Pero no todo era aventura. La ley contra el hampa, emitida por Todelar desde los 60 hasta los 90, mezclaba crónica roja con moralina, narrando casos “basados en hechos reales” que hacían temblar a las abuelas. Cada episodio, con su locutor anunciando “el mal y sus consecuencias”, era un recordatorio de que el diablo andaba suelto, probablemente en la misma esquina donde vendían empanadas. Y luego estaba Yong-Fu (1938), la primera radionovela colombiana, creada por Emilio Franco, con un detective chino que hablaba un español tan enredado que parecía un chiste, pero que conquistó al país con su ingenio.

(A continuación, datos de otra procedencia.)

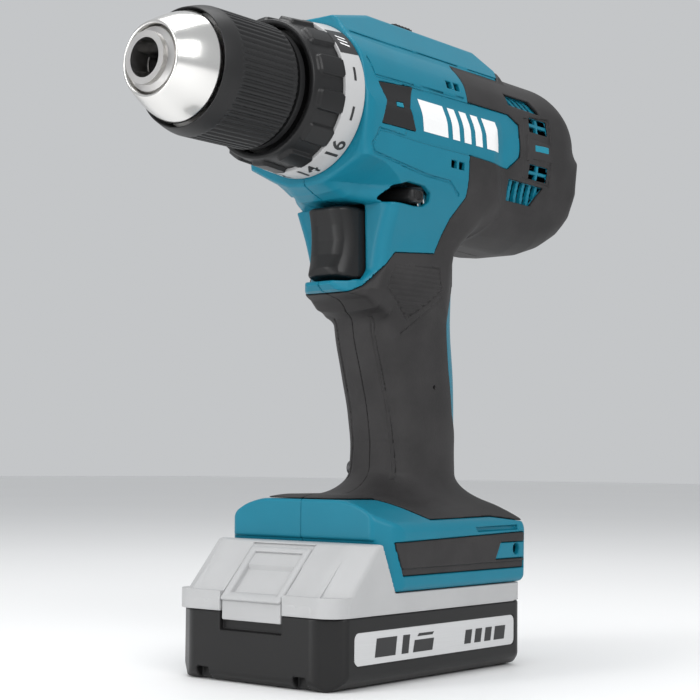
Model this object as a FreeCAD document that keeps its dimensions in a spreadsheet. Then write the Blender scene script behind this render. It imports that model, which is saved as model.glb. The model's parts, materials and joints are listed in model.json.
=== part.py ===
import FreeCAD, Part
import Sketcher
import math
import os
from FreeCAD import Placement, Rotation, Vector

# Cordless drill.  Millimetres.  +X points out of the chuck, +Y to the tool's left, +Z up.
# The origin is on the standing surface under the middle of the whole tool.

os.makedirs("parts", exist_ok=True)
doc = FreeCAD.newDocument("CordlessDrill")

# ------------------------------------------------------------------ driving sizes
SIZES = {
    # spindle line and housing
    "axis_height": 206.5,
    "barrel_radius": 29.0,
    "barrel_rear": -117.0,
    "collar_front": 37.0,
    "barrel_round": 20.0,
    "ridge_top": 36.5,    # above the spindle line
    "ridge_half": 8.0,
    "ridge_foot_half": 16.0,
    "wall": 2.6,
    "skin": 1.2,
    "grip_half": 16.5,
    "neck_half": 19.0,
    "cheek_half": 26.0,
    "lip_half": 14.0,
    "blister_half": 22.0,
    "foot_half": 38.5,
    "foot_bottom": 31.4,
    "screw_shank": 1.4,
    "screw_head": 2.8,
    "boss": 3.4,
    # battery
    "battery_front": 63.0,
    "battery_rear": -50.0,
    "battery_half": 37.5,
    "battery_split": 24.2,
    "battery_deck": 31.0,
    "battery_wall": 2.2,
    "tower_half": 27.0,
    "tower_top": 44.0,
    "tower_rear": -43.0,
    "tower_front": 44.0,
    "rail_depth": 2.5,
    "rail_low": 33.5,
    "rail_high": 37.0,
    "cell_radius": 9.15,
    "cell_length": 65.0,
    "cell_count": 5,
    "cell_pitch": 18.4,
    "cell_margin": 7.5,
    "pillar": 3.0,
    "pillar_place": 4.2,
    "button_half": 14.0,
    "button_rear": 52.5,
    "button_travel": 3.0,
    # motor
    "can_radius": 21.5,
    "can_wall": 1.5,
    "can_rear": -100.0,
    "can_front": -33.0,
    "magnet": 4.2,
    "air_gap": 0.6,
    "shaft_radius": 2.5,
    "fan_rear": -29.0,
    "fan_front": -18.0,
    "fan_radius": 18.5,
    "fan_blades": 9,
    # gear train
    "gear_module": 0.8,
    "sun_one": 12,
    "planet_one": 18,
    "sun_two": 15,
    "planet_two": 15,
    "planet_count": 3,
    "backlash": 0.06,
    "gear_width": 7.0,
    "rim": 1.8,
    "plate": 3.0,
    "planet_pin": 2.0,
    "case_rear": -14.0,
    "case_radius": 24.5,
    "case_wall": 2.0,
    "case_front": 36.0,
    "stage_one": -9.0,
    "stage_two": 4.5,
    "selector_travel": 4.0,
    "spindle_radius": 5.0,
    "bearing_radius": 13.0,
    "bearing_width": 8.0,
    "bearing_rear": 21.0,
    "nose_tube": 14.0,
    "nose_front": 56.0,
    # clutch and torque ring
    "ring_rear_radius": 28.4,
    "ring_mid_radius": 27.5,
    "ring_front_radius": 25.0,
    "ring_bore": 22.6,
    "scale_rear": 37.4,
    "scale_front": 47.0,
    "ring_front": 61.0,
    "clutch_pin": 1.5,
    "clutch_pins": 6,
    "clutch_nut_rear": 50.5,
    "clutch_nut_width": 4.0,
    "clutch_travel": 5.0,
    # chuck
    "chuck_rear": 65.5,
    "sleeve_front": 100.2,
    "sleeve_radius": 22.2,
    "sleeve_bore": 20.0,
    "cone_front": 114.6,
    "cone_rear_radius": 18.7,
    "cone_front_radius": 12.7,
    "nose_end": 117.0,
    "nose_radius": 8.8,
    "bit_bore": 6.4,
    "mouth_radius": 6.6,
    "mouth_depth": 8.0,
    "jaw_angle": 15.0,
    "jaw_radius": 4.0,
    "jaw_axis_at_nose": 2.4,
    "jaw_tip": 104.0,
    "jaw_length": 36.0,
    "jaw_travel": 22.5,
    "jaw_closed_gap": 0.8,
    "chuck_body_radius": 16.7,
    "nut_rear": 84.0,
    "nut_width": 8.0,
    # controls
    "trigger_half": 10.5,
    "trigger_travel": 6.5,
    "lever_drop": 35.0,
    "lever_height": 5.5,
    "lever_half": 26.5,
    "lever_pivot": -22.0,
    "lever_rear": -1.0,
    "lever_front": 7.0,
    # clearances
    "running": 0.05,
    "gap": 0.35,
}
sheet = doc.addObject("Spreadsheet::Sheet", "Sizes")
for row, (name, value) in enumerate(SIZES.items(), start=1):
    sheet.set(f"A{row}", name)
    sheet.set(f"B{row}", str(value))
    sheet.setAlias(f"B{row}", name)
doc.recompute()
nodes = {}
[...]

Los actores eran dioses anónimos. Nombres como Lucy Colombia, Jaime Ayala o Manuel Pachón no aparecían en revistas, pero sus voces eran más reconocibles que el himno nacional. Grababan en estudios llenos de cáscaras de coco para simular cascos de caballo, latas para truenos y papel celofán para fuego. Todo era artesanal, como la Colombia de entonces, donde un buen café y una radionovela bastaban para olvidar, por media hora, que el país se desangraba en los campos.
Las radionovelas eran más que entretenimiento; eran un reflejo torcido de la Colombia de su tiempo. En un país donde las mujeres apenas conquistaron el voto en 1954, las protagonistas de las radionovelas solían ser mártires o villanas: la sufrida madre soltera, la femme fatale que pagaba caro su osadía, o la niña rica que se enamoraba del pobre, para horror de su familia. Los hombres, en cambio, eran galanes de mandíbula cuadrada o traidores de bigotito recortado. Estas historias reforzaban los roles de género, pero también, a su manera, los cuestionaban. El derecho de nacer hablaba de temas tabú como el aborto y la ilegitimidad, haciendo que las señoras de la casa discutieran en susurros lo que nunca se atrevían a decir en voz alta.

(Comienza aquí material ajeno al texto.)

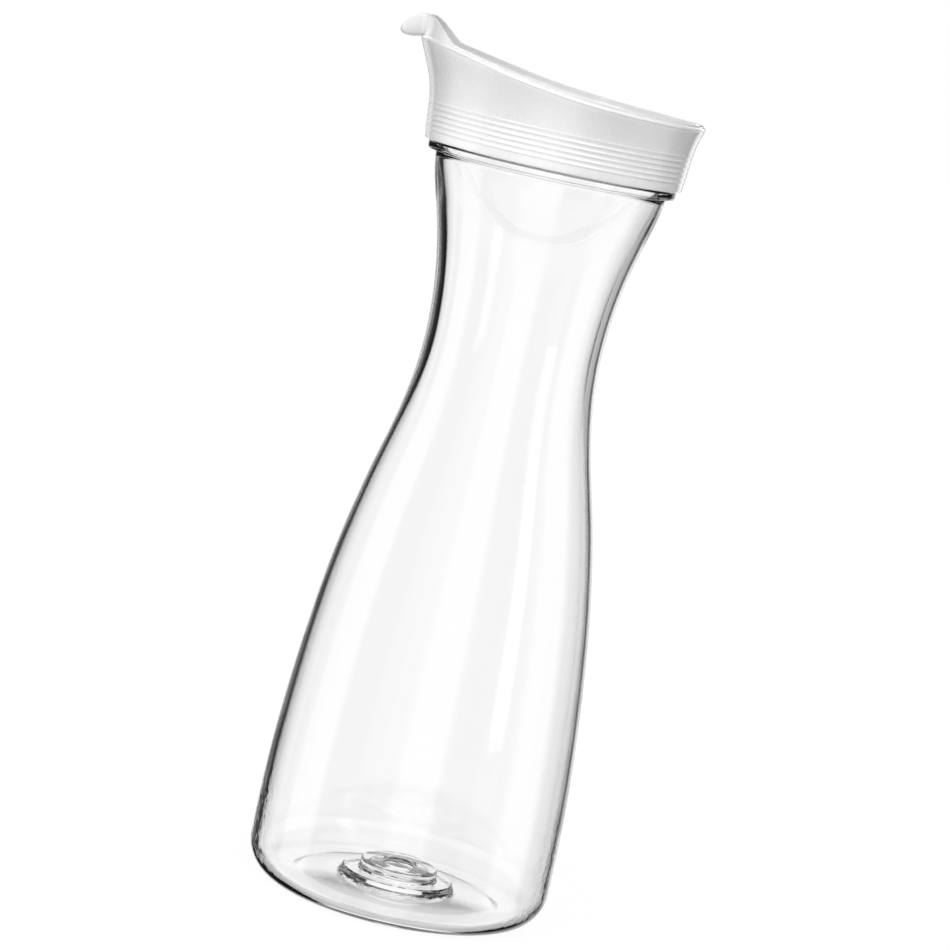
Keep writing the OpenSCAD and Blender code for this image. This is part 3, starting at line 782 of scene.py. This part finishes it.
def make_floor():
    """Pale floor. It glows white to the camera, and a little of its tone there shows shadows."""
    mesh = bpy.data.meshes.new("floor")
    corners = [(x * FLOOR_HALF, y * FLOOR_HALF, 0) for x, y in ((-1, -1), (1, -1), (1, 1), (-1, 1))]
    mesh.from_pydata(corners, [], [(0, 1, 2, 3)])
    floor = bpy.data.objects.new("floor", mesh)
    bpy.context.scene.collection.objects.link(floor)
    floor.location.z = -FLOOR_DROP
    m, nodes, links, bsdf = material("pale_floor")
    bsdf.inputs["Roughness"].default_value = 1.0
    bsdf.inputs["Specular IOR Level"].default_value = 0.0
    bsdf.inputs["Base Color"].default_value = FLOOR_TONE
    away = length(nodes, links, nodes.new("ShaderNodeTexCoord").outputs["Object"])
    glow = nodes.new("ShaderNodeEmission")
    links.new(ranged(nodes, links, away, FLOOR_GLOW), glow.inputs["Strength"])
    shade = nodes.new("ShaderNodeBsdfDiffuse")
    shade.inputs["Color"].default_value = SHADOW_TONE
    both = nodes.new("ShaderNodeAddShader")
    links.new(glow.outputs[0], both.inputs[0])
    links.new(shade.outputs[0], both.inputs[1])
    path = nodes.new("ShaderNodeLightPath").outputs
    lit = mixed_shader(nodes, links, path["Is Camera Ray"], bsdf.outputs[0], both.outputs[0])
    # Light that came through the clear wall sees the studio and not the floor
    bent = maths(nodes, links, "ADD", path["Transmission Depth"], path["Glossy Depth"])
    through_wall = maths(nodes, links, "GREATER_THAN", bent, 0.5)
    sharp = maths(nodes, links, "SUBTRACT", 1.0, path["Is Diffuse Ray"])
    unseen = maths(nodes, links, "MULTIPLY", through_wall, sharp)
    clear = nodes.new("ShaderNodeBsdfTransparent").outputs[0]
    links.new(mixed_shader(nodes, links, unseen, lit, clear), nodes["Material Output"].inputs["Surface"])
    mesh.materials.append(m)


# Where the lamps aim
MIDDLE = (0, 0, 0.2)


def softbox(name, place, width, height, power):
    """Soft lamp that looks at the object."""
    light = bpy.data.lights.new(name, "AREA")
    light.shape = "RECTANGLE"
    light.size, light.size_y = width, height
    light.energy = power
    lamp = bpy.data.objects.new(name, light)
    lamp.location = place
    lamp.rotation_euler = (Vector(MIDDLE) - Vector(place)).to_track_quat("-Z", "Y").to_euler()
    bpy.context.scene.collection.objects.link(lamp)
    return lamp


# Lamps that the clear bottle doesn't mirror, and the others: name, place, width, height, power
UNMIRRORED = [
    ("key_light", (-0.8, -0.9, 0.75), 0.6, 0.8, 9.8),
    ("front_light", (0.5, -1.0, 0.95), 0.6, 0.6, 4.6),
    ("side_light", (-1.2, -0.25, 0.1), 0.5, 0.5, 0.6),
]
MIRRORED = [
    ("fill_light", (1.0, -0.75, 0.5), 0.28, 1.1, 1.2),
    ("top_light", (0.5, 0.0, 1.25), 0.8, 0.8, 2.0),
]


def make_lamps():
    unlit = bpy.data.collections.new("unlit")
    unlit.objects.link(bottle)
    unlit.collection_objects[0].light_linking.link_state = "EXCLUDE"
    for lamp in UNMIRRORED:
        softbox(*lamp).light_linking.receiver_collection = unlit
    for lamp in MIRRORED:
        softbox(*lamp)


# Camera: fitted to the photo's outline
DISTANCE, CAMERA_Z = 1.076, 0.2916
PITCH, ROLL = math.radians(8.15), math.radians(12.37)
SIDE_STEP = -0.0030
FOCAL_PX, FRAME_PX = 3457.0, 950.0


def make_camera():
    data = bpy.data.cameras.new("photo_camera")
    data.sensor_fit = "HORIZONTAL"
    data.sensor_width = 36.0
    data.lens = FOCAL_PX / FRAME_PX * data.sensor_width
    data.clip_start = 0.05
    camera = bpy.data.objects.new("photo_camera", data)
    bpy.context.scene.collection.objects.link(camera)
    look = Matrix.Rotation(math.pi / 2 - PITCH, 4, "X") @ Matrix.Rotation(ROLL, 4, "Z")
    camera.matrix_world = Matrix.Translation((SIDE_STEP, -DISTANCE, CAMERA_Z)) @ look
    bpy.context.scene.camera = camera


make_world()
make_floor()
make_lamps()
make_camera()

bpy.context.scene.view_settings.view_transform = "Standard"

El humor negro, tan nuestro, también se colaba. En La ley contra el hampa, los crímenes eran narrados con un dramatismo que rozaba la parodia, como si el locutor supiera que la realidad era más absurda que la ficción. Y en los bares, mientras los hombres brindaban con aguardiente, se burlaban de los galanes de radionovela, esos héroes perfectos que nunca existían en un país donde el machete y el revólver resolvían más que los discursos. Las radionovelas, con sus exageraciones, eran una caricatura de nuestras tragedias y sueños.
Éramos un país más pobre, más bruto, más herido, pero también más ingenuo. Las radionovelas nos dieron héroes cuando los necesitábamos, amores cuando los añorábamos, y villanos para culpar por todo lo que salía mal. Hoy, mientras el mundo se ahoga en pantallas y notificaciones, me pregunto si no sería mejor apagar el celular, cerrar los ojos y dejar que una voz nos cuente, una vez más, que Kalimán siempre vence. Total, en este país, la realidad siempre ha sido más novelesca que cualquier ficción.